→ TASK:
Lines containing the string "Blender" are to be collected in full.

→ DATA RECORDS:
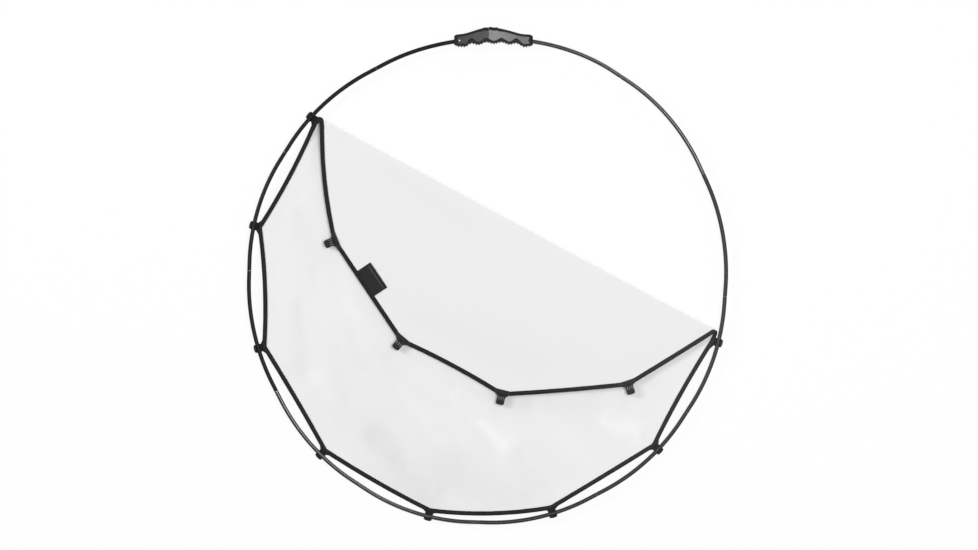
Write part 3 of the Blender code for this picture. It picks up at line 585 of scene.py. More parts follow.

==

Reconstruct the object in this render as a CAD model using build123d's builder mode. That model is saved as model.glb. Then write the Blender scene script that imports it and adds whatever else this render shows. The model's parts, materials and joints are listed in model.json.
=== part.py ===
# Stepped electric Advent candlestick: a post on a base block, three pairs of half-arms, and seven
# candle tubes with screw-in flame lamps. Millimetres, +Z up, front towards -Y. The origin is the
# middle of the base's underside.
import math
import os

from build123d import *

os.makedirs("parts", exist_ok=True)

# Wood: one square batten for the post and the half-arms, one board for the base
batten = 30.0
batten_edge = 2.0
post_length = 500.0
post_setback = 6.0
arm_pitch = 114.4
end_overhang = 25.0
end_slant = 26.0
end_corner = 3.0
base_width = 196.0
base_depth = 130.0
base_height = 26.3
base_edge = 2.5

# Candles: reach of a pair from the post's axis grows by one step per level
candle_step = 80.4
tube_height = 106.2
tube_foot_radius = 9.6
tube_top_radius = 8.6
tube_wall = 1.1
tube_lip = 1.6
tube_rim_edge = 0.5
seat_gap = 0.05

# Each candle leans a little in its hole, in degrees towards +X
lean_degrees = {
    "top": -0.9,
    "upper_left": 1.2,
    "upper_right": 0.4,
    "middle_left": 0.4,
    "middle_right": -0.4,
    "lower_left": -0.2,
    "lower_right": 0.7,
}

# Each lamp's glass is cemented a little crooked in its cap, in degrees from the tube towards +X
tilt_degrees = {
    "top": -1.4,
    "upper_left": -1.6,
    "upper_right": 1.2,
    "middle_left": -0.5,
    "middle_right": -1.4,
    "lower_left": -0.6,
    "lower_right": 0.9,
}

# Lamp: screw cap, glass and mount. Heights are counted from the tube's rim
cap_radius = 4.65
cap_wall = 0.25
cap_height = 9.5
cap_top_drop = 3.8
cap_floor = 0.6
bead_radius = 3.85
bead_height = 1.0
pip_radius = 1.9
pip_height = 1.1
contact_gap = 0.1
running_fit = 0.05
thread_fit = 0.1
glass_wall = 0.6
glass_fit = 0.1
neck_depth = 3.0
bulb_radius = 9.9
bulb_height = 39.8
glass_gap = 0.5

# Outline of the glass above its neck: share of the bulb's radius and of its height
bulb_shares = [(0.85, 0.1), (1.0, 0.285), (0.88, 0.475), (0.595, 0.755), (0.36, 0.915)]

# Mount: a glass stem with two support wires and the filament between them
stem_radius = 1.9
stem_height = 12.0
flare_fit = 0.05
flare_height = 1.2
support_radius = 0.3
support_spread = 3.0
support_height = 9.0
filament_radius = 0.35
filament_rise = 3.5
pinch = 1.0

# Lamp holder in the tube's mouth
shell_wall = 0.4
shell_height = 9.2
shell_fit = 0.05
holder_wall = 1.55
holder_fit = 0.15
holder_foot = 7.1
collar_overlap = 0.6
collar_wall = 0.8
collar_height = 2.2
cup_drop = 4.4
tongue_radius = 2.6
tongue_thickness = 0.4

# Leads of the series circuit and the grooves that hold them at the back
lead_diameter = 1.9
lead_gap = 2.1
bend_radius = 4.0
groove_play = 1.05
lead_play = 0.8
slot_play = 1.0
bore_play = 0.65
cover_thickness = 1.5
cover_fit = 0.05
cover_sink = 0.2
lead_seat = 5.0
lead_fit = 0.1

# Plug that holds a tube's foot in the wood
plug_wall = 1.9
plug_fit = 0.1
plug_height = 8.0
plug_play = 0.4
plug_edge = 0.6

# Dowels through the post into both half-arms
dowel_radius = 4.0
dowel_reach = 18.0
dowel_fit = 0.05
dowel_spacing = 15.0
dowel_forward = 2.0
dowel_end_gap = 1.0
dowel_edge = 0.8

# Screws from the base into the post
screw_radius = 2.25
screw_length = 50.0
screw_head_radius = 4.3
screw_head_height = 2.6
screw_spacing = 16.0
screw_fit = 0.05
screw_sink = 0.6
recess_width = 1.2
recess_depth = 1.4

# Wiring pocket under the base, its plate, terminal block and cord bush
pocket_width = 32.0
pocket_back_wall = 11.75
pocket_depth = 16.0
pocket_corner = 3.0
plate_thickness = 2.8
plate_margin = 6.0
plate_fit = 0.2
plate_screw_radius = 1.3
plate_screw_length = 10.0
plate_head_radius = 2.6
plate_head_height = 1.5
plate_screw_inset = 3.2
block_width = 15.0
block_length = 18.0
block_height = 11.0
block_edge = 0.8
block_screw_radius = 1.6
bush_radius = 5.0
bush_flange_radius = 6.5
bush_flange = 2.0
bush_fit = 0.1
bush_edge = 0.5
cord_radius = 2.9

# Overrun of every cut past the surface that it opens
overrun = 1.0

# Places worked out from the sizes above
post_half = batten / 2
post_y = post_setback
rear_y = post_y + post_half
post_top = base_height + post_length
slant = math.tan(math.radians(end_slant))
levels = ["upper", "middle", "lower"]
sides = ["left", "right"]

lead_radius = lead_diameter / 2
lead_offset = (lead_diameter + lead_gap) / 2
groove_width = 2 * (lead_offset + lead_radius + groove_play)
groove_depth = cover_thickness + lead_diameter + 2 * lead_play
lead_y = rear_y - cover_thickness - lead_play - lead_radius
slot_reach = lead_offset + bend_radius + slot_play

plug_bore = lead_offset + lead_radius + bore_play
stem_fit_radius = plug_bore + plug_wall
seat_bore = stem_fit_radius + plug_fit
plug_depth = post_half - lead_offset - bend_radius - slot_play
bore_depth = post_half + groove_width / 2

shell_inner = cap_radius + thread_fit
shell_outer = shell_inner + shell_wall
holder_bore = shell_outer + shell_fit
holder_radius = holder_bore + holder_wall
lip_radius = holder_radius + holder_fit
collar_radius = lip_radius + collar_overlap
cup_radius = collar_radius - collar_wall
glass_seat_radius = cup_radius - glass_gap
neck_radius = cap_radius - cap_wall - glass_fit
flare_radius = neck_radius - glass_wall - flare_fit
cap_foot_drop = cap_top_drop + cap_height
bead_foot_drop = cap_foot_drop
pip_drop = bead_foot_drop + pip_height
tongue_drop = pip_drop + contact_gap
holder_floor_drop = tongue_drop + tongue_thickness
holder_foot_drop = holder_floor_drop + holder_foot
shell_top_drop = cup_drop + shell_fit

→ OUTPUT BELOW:
Write part 3 of the Blender code for this picture. It picks up at line 585 of scene.py. More parts follow.
Reconstruct the object in this render as a CAD model using build123d's builder mode. That model is saved as model.glb. Then write the Blender scene script that imports it and adds whatever else this render shows. The model's parts, materials and joints are listed in model.json.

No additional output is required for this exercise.